There are a lot of things that the Obama administration and Republicans don’t see eye-to-eye on. This is definitely one of them!
A little lost when it comes to issues of public policy? Felling like this guy? Well relax, we’re here to help. This is 10-Point Expert, a series of articles that examine policies which are currently being introduced to the political landscape, in 10 simple to understand points. For this installment we talk about President Obama’s executive order on sick paid leave!
Point 1: On Monday, Labor Day, President Obama signed an executive order requiring federal contractors to provide paid sick leave for their employees.
Point 2: In the executive order, the federal government along with contractors that do business with them would have to provide at least seven days worth of paid sick leave a year. The plan would begin in 2017 and it will allow around 300,000 government workers to get paid sick leave who don’t already have it.
Point 3: It’s important to remember that this executive order only applies to those working for the federal government as either an employee or contract worker.
Point 4: In his announcement, President Obama said the executive order came to be because he wanted Congress to reconsider its stance on labor conditions for private-sector workers. Particularly President Obama focused on paid sick leave by stating that, “right now, about 40% of private-sector workers, 44 million people in America, don’t have access to paid sick leave… only Congress has the power to give this security to all Americans.”
Point 5: President Obama’s specific stance on paid sick leave is said to come after reports from White House economists had stated that universal implementation of paid sick leave could lead to higher worker productivity.
Point 6: Republicans look at the subject of working wages and benefits very differently than the Obama administration and other Democrats. While Democrats want to set a minimum base standard for wages and benefits, Republicans prefer a more “hands-off” approach allowing the market to set standards through competition.
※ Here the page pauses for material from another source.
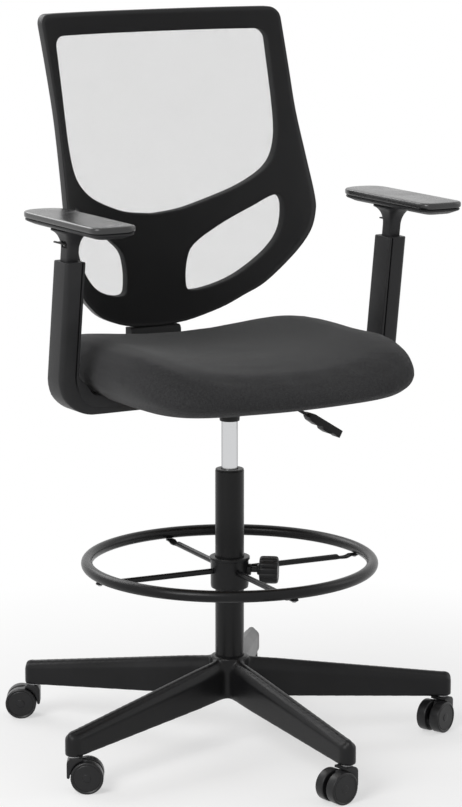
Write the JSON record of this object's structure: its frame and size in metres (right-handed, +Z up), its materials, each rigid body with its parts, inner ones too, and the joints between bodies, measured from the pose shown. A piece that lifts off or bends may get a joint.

Point 7: The biggest contention over working wages and benefits come from their varying viewpoints on whether raising minimum base standards actually helps the economy grow overall. Democrats insist that raising the minimum standards would be good for businesses in the long run because the cost of increasing base standards would be outweighed by the employee retention, productivity, and worker satisfaction. Republicans – along with various business groups – tend to disagree with that assessment saying that it would just cost businesses more money, thus slowing down many aspects of the economy.
Point 8: In the past Congress had looked at legislation that sets minimum standards for working wages and other benefits, but nothing was passed. With both the House and the Senate controlled by a GOP Congress, that trend doesn’t look to change.
Point 9: Many political analysts say this was an olive branch to organized labor over the strained relationship the Obama administration has had this year over President Obama’s push for the free-trade agreement in the Trans-Pacific Partnership deal. Most unions were opposed to the TPP deal because it potentially lets many US shipping jobs go overseas.
Point 10: Monday’s announcement also gave a jab to many of the Republican presidential candidates that are currently running in 2016. President Obama criticized the GOP candidates multiple times in his speech saying that they actually have a distorted view of how the economy actually works. This got a good reaction from the crowd of pro-union supporters, since many individuals in the GOP field haven’t been necessarily the kindest to union groups in the past. I’m lookin’ at you Scott Walker!